→ **Given instruction**:
Nothing but the lines from the line that contains "for body, members" through the line that contains "for member in" should appear in the output, each reproduced exactly.

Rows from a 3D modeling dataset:
========

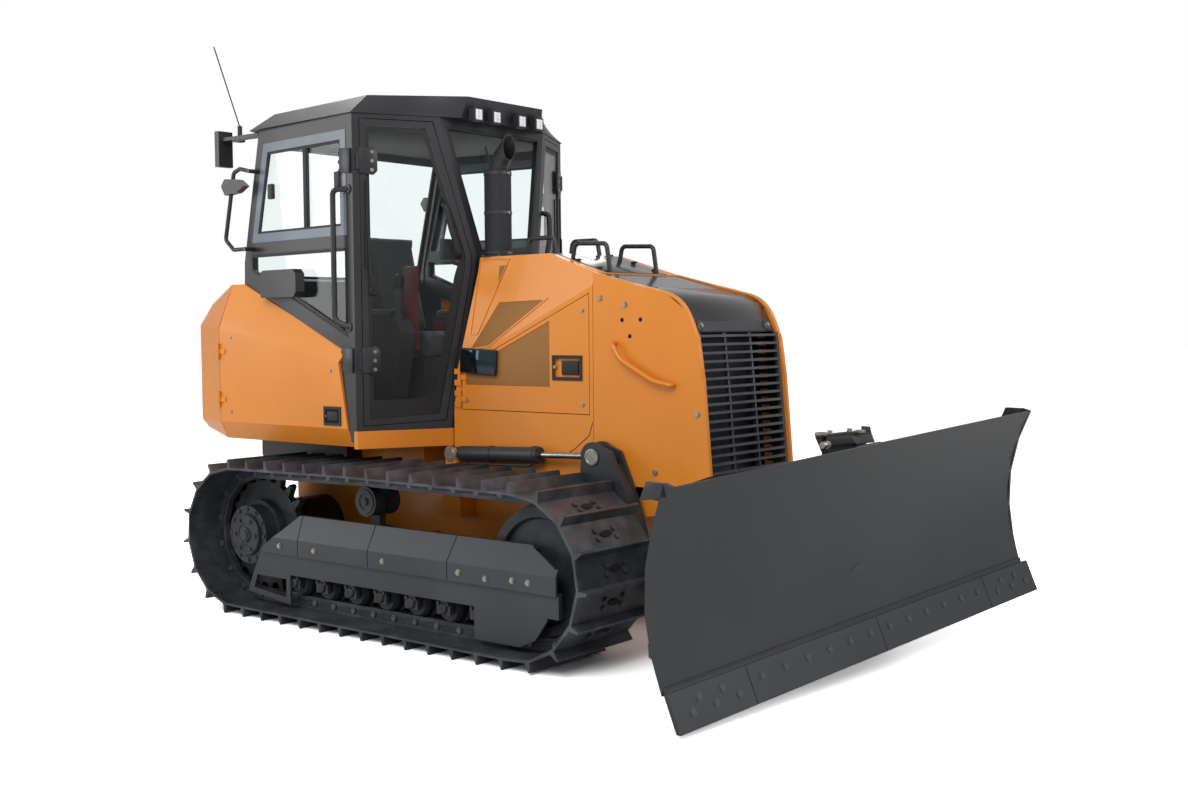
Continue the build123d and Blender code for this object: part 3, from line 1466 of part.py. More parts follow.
# ---------------------------------------------------------------- hydraulic cylinders
angle_pairs = []
for side in (-1, 1):
    start = Vector(angle_base_x, side * angle_base_y, angle_z)
    end = yoke_frame.from_local_coords(Vector(angle_eye_x, side * angle_arm, angle_z))
    angle_pairs.append((cylinder_frame(start, end, Vector(0, 0, 1)), (end - start).length))
tilt_start = yoke_frame.from_local_coords(Vector(tilt_x, tilt_base_y, tilt_z))
tilt_end = blade_frame.from_local_coords(
    Vector(tilt_x - blade_reach, tilt_eye_y - blade_shift, tilt_z - tilt_pin_z + blade_drop))
tilt_frame = cylinder_frame(tilt_start, tilt_end, yaw_forward)
tilt_reach = (tilt_end - tilt_start).length
angle_barrel_r = 33.0
angle_barrel_length = 376.0
angle_longest = 718.0
tilt_barrel_r = 36.0
tilt_barrel_length = 348.0
tilt_longest = 598.0
end_grip = 20.0


def both(part):
    """A piece and its mirror image as the separate solids of one node."""
    return Compound(children=[*part.solids(), *mirrored(part).solids()])


nodes = {
    "main_frame": make_main_frame(),
    "drawbar": make_drawbar(),
    "track_frames": both(make_track_frame()),
    "rollers": both(make_rollers()),
    "idlers": both(make_idler()),
    "sprockets": both(make_sprocket()),
    "track_guards": both(make_guard()),
    "track_right": make_track(),
    "engine_block": make_engine(),
    "radiator": make_radiator(),
    "engine_cover": make_engine_cover(),
    "engine_door_right": make_engine_door(),
    "cowl": make_cowl(),
    "hood_top": make_hood_top(),
    "grille": make_grille(),
    "exhaust": make_exhaust(),
    "hood_handles": make_handles(),
    "rear_tank": make_tank(),
    "side_pods": make_pods(),
    "service_door_right": make_service_door(),
    "cab_shell": make_cab_shell(),
    "cab_floor": make_cab_floor(),
    "cab_glass": make_cab_glass(),
    "cab_door_right": make_cab_door(),
    "door_glass_right": make_door_glass(),
    "cab_roof": make_roof(),
    "roof_lamps": make_roof_lamps(),
    "door_sills": both(make_sill()),
    "hood_rails": both(make_hood_rail()),
    "cab_rails": both(make_cab_rail()),
    "rear_fittings": make_rear_fittings(),
    "sill_box": make_sill_box(),
    "body_supports": both(make_body_support()),
    "consoles": make_consoles(),
    "dash": make_dash(),
    "c_frame": make_c_frame(),
    "blade_yoke": make_yoke(),
    "blade": make_blade(),
    "cutting_edges": make_edges(),
    "lift_barrel_right": make_barrel(lift_frame, barrel_r, rod_r, lift_barrel_length, eye_pin_r, eye_width),
    "lift_rod_right": make_rod(
        lift_frame, lift_reach, rod_r, lift_overlap, lift_barrel_length, eye_pin_r, eye_width),
    "tilt_barrel": make_barrel(tilt_frame, tilt_barrel_r, rod_r, tilt_barrel_length, eye_pin_r, eye_width),
    "tilt_rod": make_rod(
        tilt_frame, tilt_reach, rod_r, tilt_longest + end_grip - tilt_reach, tilt_barrel_length, eye_pin_r, eye_width),
}
nodes["seat_base"], nodes["seat_cushion"], nodes["seat_back"] = make_seat()
for name in [name for name in nodes if name.endswith("_right")]:
    nodes[name.replace("_right", "_left")] = mirrored(nodes[name])
for name, (frame, reach) in zip(("right", "left"), angle_pairs):
    nodes[f"angle_barrel_{name}"] = make_barrel(
        frame, angle_barrel_r, rod_r, angle_barrel_length, eye_pin_r, eye_width)
    nodes[f"angle_rod_{name}"] = make_rod(
        frame, reach, rod_r, angle_longest + end_grip - reach, angle_barrel_length, eye_pin_r, eye_width)
for name, part in nodes.items():
    export(part, name)
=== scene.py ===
"""Dressed model of a tracked bulldozer: finishes, fittings, cushions, stage and camera.

Lengths in the tables are millimetres in the machine's frame: +X forward, +Y left, +Z up.
"""

import json
import logging
import math
from dataclasses import dataclass, field
from enum import Enum
from typing import Sequence

import bmesh
import bpy
from mathutils import Matrix, Vector

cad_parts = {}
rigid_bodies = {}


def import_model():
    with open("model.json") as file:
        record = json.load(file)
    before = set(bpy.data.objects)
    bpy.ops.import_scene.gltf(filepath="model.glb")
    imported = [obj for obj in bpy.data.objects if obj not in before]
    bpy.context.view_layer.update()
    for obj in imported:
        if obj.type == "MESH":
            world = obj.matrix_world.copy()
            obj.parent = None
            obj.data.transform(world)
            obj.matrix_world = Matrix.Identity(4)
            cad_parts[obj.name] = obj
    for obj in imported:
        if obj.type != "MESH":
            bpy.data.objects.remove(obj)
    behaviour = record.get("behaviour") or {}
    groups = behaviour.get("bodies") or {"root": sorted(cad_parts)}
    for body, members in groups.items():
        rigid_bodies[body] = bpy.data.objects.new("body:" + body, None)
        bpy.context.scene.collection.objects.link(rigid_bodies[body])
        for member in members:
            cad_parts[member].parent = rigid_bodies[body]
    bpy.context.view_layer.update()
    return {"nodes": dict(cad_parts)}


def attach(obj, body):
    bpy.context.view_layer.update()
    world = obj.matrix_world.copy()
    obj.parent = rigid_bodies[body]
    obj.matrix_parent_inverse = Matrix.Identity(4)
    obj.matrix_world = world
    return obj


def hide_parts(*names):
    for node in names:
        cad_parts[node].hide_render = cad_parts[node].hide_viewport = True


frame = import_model()

logging.basicConfig(level=logging.INFO, format="%(message)s")
LOG = logging.getLogger("bulldozer")
MM = 0.001
Point = Sequence[float]
Outline = Sequence[tuple[float, float]]
Piece = bpy.types.Object
Tree = bpy.types.NodeTree
Socket = bpy.types.NodeSocket


# ---------------------------------------------------------------- colour and node helpers
def linear(code: str) -> tuple[float, float, float, float]:
    """Turn an sRGB hex colour into linear values.

    Args:
        code: Six hex digits, such as "F2A03D".

    Returns:
        Linear red, green, blue and an alpha of one.
    """
    values = [int(code[i:i + 2], 16) / 255 for i in (0, 2, 4)]
    out = [v / 12.92 if v <= 0.04045 else ((v + 0.055) / 1.055) ** 2.4 for v in values]
    return out[0], out[1], out[2], 1.0


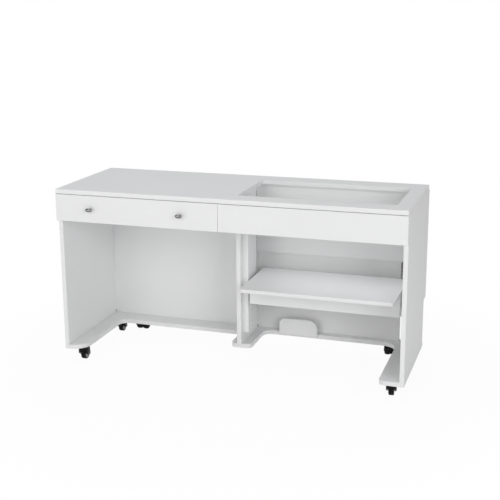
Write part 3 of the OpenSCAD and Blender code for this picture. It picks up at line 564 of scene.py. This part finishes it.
def moulded(name, bump, tone, mirror=0.5, **settings):
    """A plastic, rubber or paint that several pieces share."""
    return bpy.data.materials.get(name) or surface(
        name, shared("Moulded Plastic", moulded_group), bump, mirror=mirror, Plastic=fitting_colour(tone),
        **settings)


def gloss():
    return bpy.context.scene.castor_sizes.gloss


def zinc():
    return metal("zinc_steel", 0.02 * MM, "zinc",
                 metallic=0.8, Roughness=0.46, Streaks=(900, 60, 60), Mottle=0.10)


# Painted shade: the knobs' metal is darkened to stand for the dark surroundings that it mirrors
def shade_darkened_nickel():
    return metal("bright_nickel", 0.004 * MM, "shade_darkened_nickel",
                 metallic=1.0, Roughness=0.12, Streaks=(200, 200, 200), Mottle=0.02)


def spring_wire():
    return metal("spring_wire", 0.01 * MM, "spring",
                 metallic=1.0, Roughness=0.30, Streaks=(500, 500, 90), Mottle=0.15)


def black_plastic():
    return moulded("castor_plastic", 0.03 * MM, "plastic",
                   mirror=gloss(), Roughness=0.27, Grain=2600.0, Dust=0.02)


def tread():
    return moulded("castor_tread", 0.05 * MM, "tread",
                   mirror=gloss(), Roughness=0.44, Grain=1800.0, Dust=0.05)


# Partly a grey core and partly a painted highlight, the bright crescent on each wheel's side
def wheel_core_and_glint():
    return moulded("castor_core", 0.03 * MM, "core",
                   Roughness=0.38, Grain=2200.0, Dust=0.05)


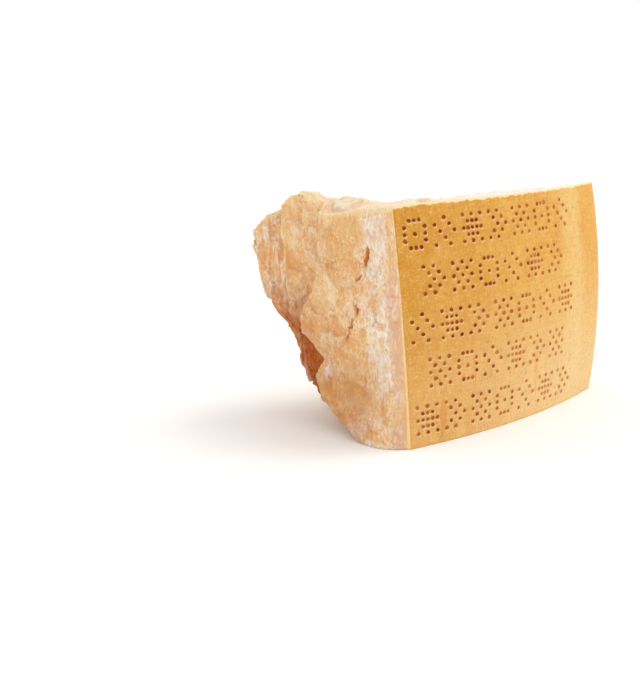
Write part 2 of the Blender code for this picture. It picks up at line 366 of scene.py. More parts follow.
def chipped(points, normals, is_rind):
    """The torn faces lifted and lowered along their normals in flat chips with crisp edges, and how far."""
    calm = np.where(is_rind, 0.0, smooth_step(behind_rind(points), 0.0, 5.0)) * edge_calm(points)
    calm *= smooth_step(points[:, 2], 0.2, 3.0)
    bend = 1.5 * np.stack([lumps(points / 6.0, seed) for seed in (81, 82, 83)], axis=1)
    relief = calm * sum(reach * facets((points + bend) / size, seed) for size, reach, seed in CHIPS)
    moved = points + normals * relief[:, None]
    moved[:, 2] = np.maximum(moved[:, 2], 0.0)
    return moved, relief


def wedge_points(cube):
    """The wedge's own places for points of the unit cube's surface."""
    u, v, w = np.moveaxis(cube, -1, 0)
    points = cap_points(u, v, w)
    back, left, right, front = v == 1.0, u == 0.0, u == 1.0, v == 0.0
    points[back] = back_points(u[back], w[back])
    points[left] = left_points(v[left], w[left])
    points[right] = right_points(v[right], w[right])
    points[front] = front_points(u[front], w[front])
    is_rind = front | right
    return np.where(is_rind[:, None], points, torn(points)), is_rind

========

→ **Written response**:
    for body, members in groups.items():
        rigid_bodies[body] = bpy.data.objects.new("body:" + body, None)
        bpy.context.scene.collection.objects.link(rigid_bodies[body])
        for member in members:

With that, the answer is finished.